Hydrogeochemical process, multivariate statistical, geospatial and index approach for evaluation of groundwater quality for irrigation purposes at Visakhapatnam region, Southern India.

Abstract

Groundwater quality is progressively declining due to over-exploitation and long-term use for irrigation needs. This study aims to assess the suitability of groundwater for irrigation use in an intense agricultural region in Visakhapatnam, southern India. Groundwater samples were collected during the pre-monsoon (PRM) (n = 75) and post-monsoon (POM) (n = 72) seasons. In-situ measurements of pH, electrical conductivity (EC), and total dissolved solids (TDS) were taken using a portable multimeter, while the major ions (Na⁺, K⁺, Ca²⁺, Mg²⁺, F^-, Cl^-, NO₃^-, SO₄^2-) were determined through ion chromatography. The Irrigation Water Quality Index (IWQI), integrated with Geographic Information Systems (GIS), revealed declining groundwater quality from south to north, with higher EC, sodium adsorption ratio (SAR), and chloride concentrations near coastal regions and thermal power plants.

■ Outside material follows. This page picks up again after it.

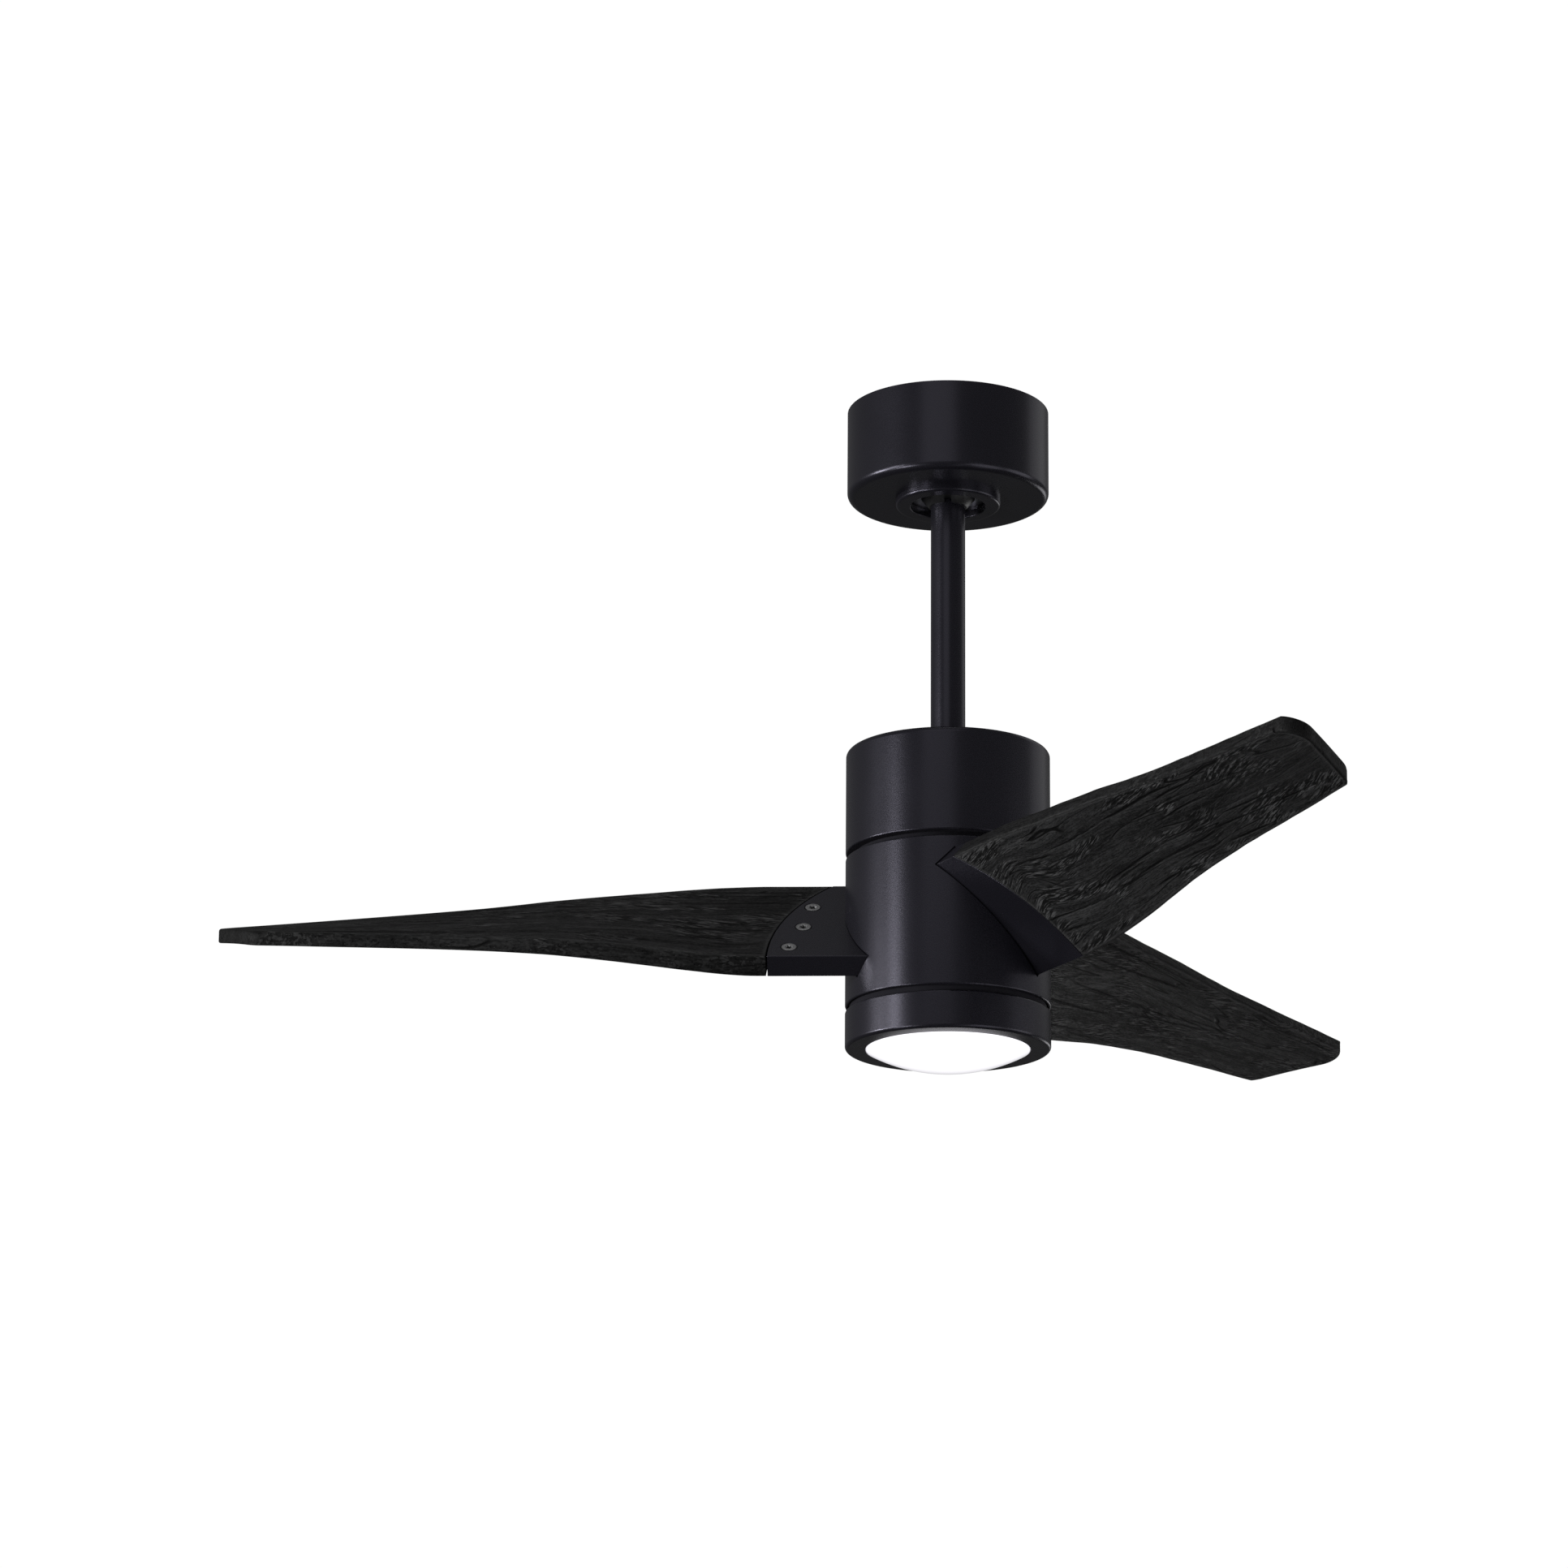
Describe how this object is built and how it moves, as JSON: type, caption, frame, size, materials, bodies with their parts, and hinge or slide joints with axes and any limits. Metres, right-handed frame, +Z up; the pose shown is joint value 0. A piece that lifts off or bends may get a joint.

IWQI values ranged from 31 to 96 in the PRM and from 30 to 97 in the POM seasons. Approximately 27% of groundwater samples from the PRM and 22% from the POM were unsuitable for irrigation, particularly near industrial areas. Hydrochemical plots, including Wilcox, USSL, and Doneen classifications, highlighted salinity and permeability issues linked to local industrial pollution, affecting groundwater. Multivariate statistical analysis, including PCA, Pearson Correlation, and HCA, revealed that natural and human activities, such as seawater intrusion and agricultural runoff, significantly affect groundwater quality. Salinity, driven by sodium and chloride, persists in both seasons, while nitrate contamination from fertilizers is more prominent during the monsoon. This study highlights the necessity for continuous monitoring and targeted treatment measures for sustainable groundwater use for irrigational practices.